After a few phone calls, she arranges for us to meet him at his studio. She has to go in to town to the bank any way, so she leads the way. After a few twists and turns through rocky roads, we arrive at a quaint farmhouse with a matching studio in the back. Giacomo is in the driveway, waving and awaiting our arrival. Anna introduces us and promises to swing back by after her trip to the bank in case we need any translation assistance. Giacomo does not speak any English and as embarrassing as it is, after a month of being here, we can really only eke out the basic Italian greetings and a few gelato flavors. Despite this fact, we take turns speaking to each other in our respective languages, comfortably and with lots of gestures. He walks us through his life’s work, pointing to dates on paintings, explaining the progression of technique and style. His studio is lovely, more of an authentic working space than a gallery. There is a painting on an easel, half-finished—only the Tuscan pines and farmhouse rooftops pop in color while the bottom half of the canvas sits patiently, awaiting its day of adornment. The easel is perched in the loft facing an arced window, shutters open to actual views he refashions with his brush.

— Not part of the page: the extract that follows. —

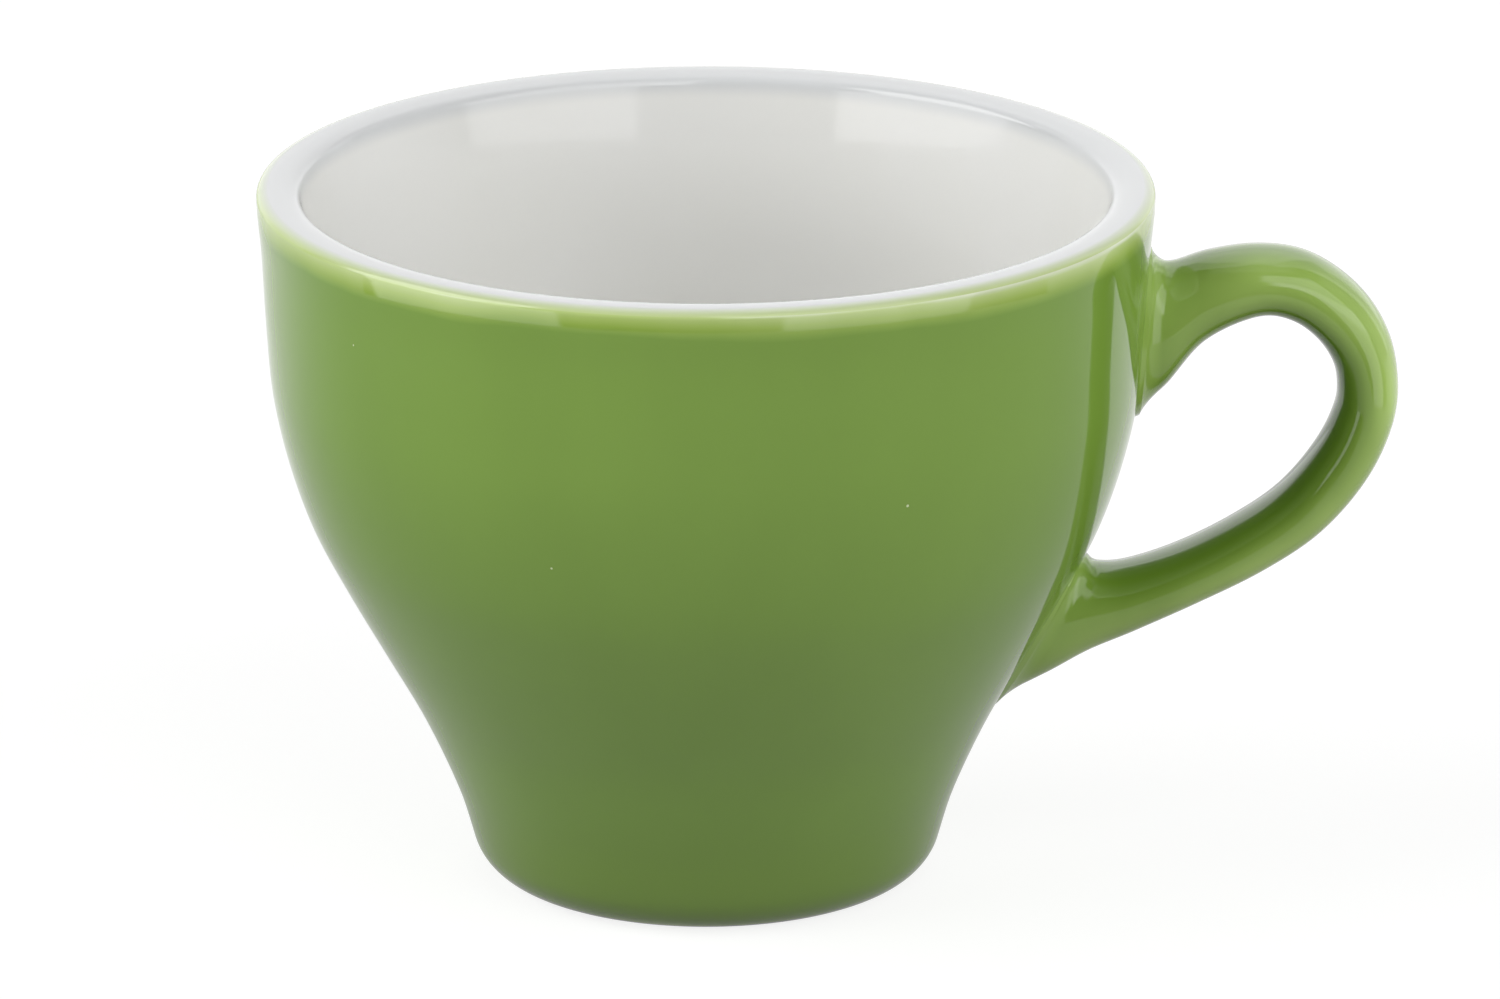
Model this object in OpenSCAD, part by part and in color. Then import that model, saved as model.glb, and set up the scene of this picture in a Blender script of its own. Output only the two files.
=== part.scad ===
// Cappuccino cup: a porcelain bowl with a luted-on loop handle, green glaze outside, white glaze inside.
// Millimetres. The origin is the centre of the standing ring, +Z is up and the handle points to +X.

/* [Bowl] */
// Width of the bowl across the rim
rim_d = 90; // [80:1:100]
// Height from the standing ring to the top of the lip
cup_h = 72; // [66:1:80]
// Width of the foot, where the heel rounding meets the wall
foot_d = 47.2; // [44:0.2:54]
// Radius of the heel rounding between the standing ring and the wall
heel_r = 5.5; // [4:0.25:6.5]
// Lean of the wall outwards where it leaves the heel, in degrees
heel_lean = 16; // [10:1:22]
// Thickness of the wall at the lip with its glaze, measured level
wall_t = 4.2; // [3.4:0.1:5]
// Thickness that the wall gains on its inside, going down from the lip
wall_gain_t = 1.45; // [0:0.05:2]
// Height over which it gains it
wall_gain_h = 16; // [10:1:24]
// Thickness of the floor in its middle, with its glaze
floor_t = 5; // [4:0.25:7]
// Height over which the inside rounds up from the floor to the wall
bowl_round_h = 16; // [12:1:22]

/* [Lip] */
// Width of the outer half of the lip, from the rim to the crest
lip_outer_w = 1.15; // [0.9:0.05:1.6]
// Height of the outer half of the lip
lip_outer_h = 0.9; // [0.7:0.05:1.6]
// Height of the inner half of the lip
lip_inner_h = 1.1; // [0.9:0.05:1.8]
// Where the white glaze stops on the outer half of the lip, in degrees above its widest point
white_edge_angle = 20; // [0:5:60]

/* [Standing ring] */
// Width of the bare ring that the cup stands on
ring_w = 2.8; // [2:0.1:4]
// Depth of the hollow under the foot
recess_h = 2.2; // [1.6:0.1:3]
// Width over which the hollow's edge rounds down to the standing ring
recess_round_w = 3; // [2:0.25:5]
// Height of the wiped, bare edge beside the standing ring
bare_h = 0.4; // [0.2:0.05:0.8]

/* [Glaze and joints] */
// Thickness of the glaze
glaze_t = 0.3; // [0.2:0.05:0.5]
// Thickness of the slip that joins the handle to the wall
slip_t = 0.4; // [0.3:0.05:0.6]
// Gap left between two pieces that are bonded together
bond_gap = 0.02; // [0.01:0.01:0.04]
// Room left round the slip where it comes through the glaze of the wall
slip_room = 0.3; // [0.2:0.05:0.4]

/* [Handle] */
// How far the handle stands out beyond the rim
handle_reach = 24.6; // [20:0.2:30]
// Height from the middle of the lower root to the middle of the handle's top
handle_rise = 36.4; // [32:0.2:40]
// Depth of the middle of the handle's top under the crest of the lip
handle_drop = 10; // [8.5:0.25:14]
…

It’s lunchtime and naptime and the boys are squirmy. We don’t have much more time to peruse and gesture. Giacomo quells a near-tantrum by arming the boys with white paper and colored pencils. They create their own little landscapes that spill off the paper to his wooden floor, but he assures us that he does not mind. Meanwhile, we choose a favorite in a modest size that we think (hope, pray) we can both afford and get back to Missouri in one piece. He gives us a discount for paying in cash at the studio. Being virgin art-buyers, we have no idea if we are truly getting a deal, but we are confident that the colorful recreation of our Tuscan farmland experiences will make us smile for many years to come.

Everett was still talking about “Jack-a-mo, the painter man” at bedtime this evening. I smooth my hands over the painting wrapped in stiff cardboard and brown paper and look forward to unwrapping it like a present when we get home. Tomorrow, we say goodbye to our Tuscan farmhouse and head to Florence where we will catch a train to Rome. We anticipate that the process of returning the rental car, getting our obnoxious load of luggage, two boys, and car seats on the train, and then catching a taxi to our apartment in Rome will be our most stressful travel day yet. For now, I linger on the patio with my glass of Toscana, savoring the stars for a few more moments. I know it sounds cliché, but I feel a sense of connection to this place. The land features soothe, the night air cools your sun-drenched skin…or maybe this ardor is really just the wine getting to my head. Either way, I already long to return to Montalbino.

The view from Giacomo's studio.

The view from Giacomo’s studio.


Everett coloring on the floor of Giacomo’s studio.

Everett making his own pizza at the farmhouse restaurant tonight.

Everett making his own pizza at the farmhouse restaurant tonight.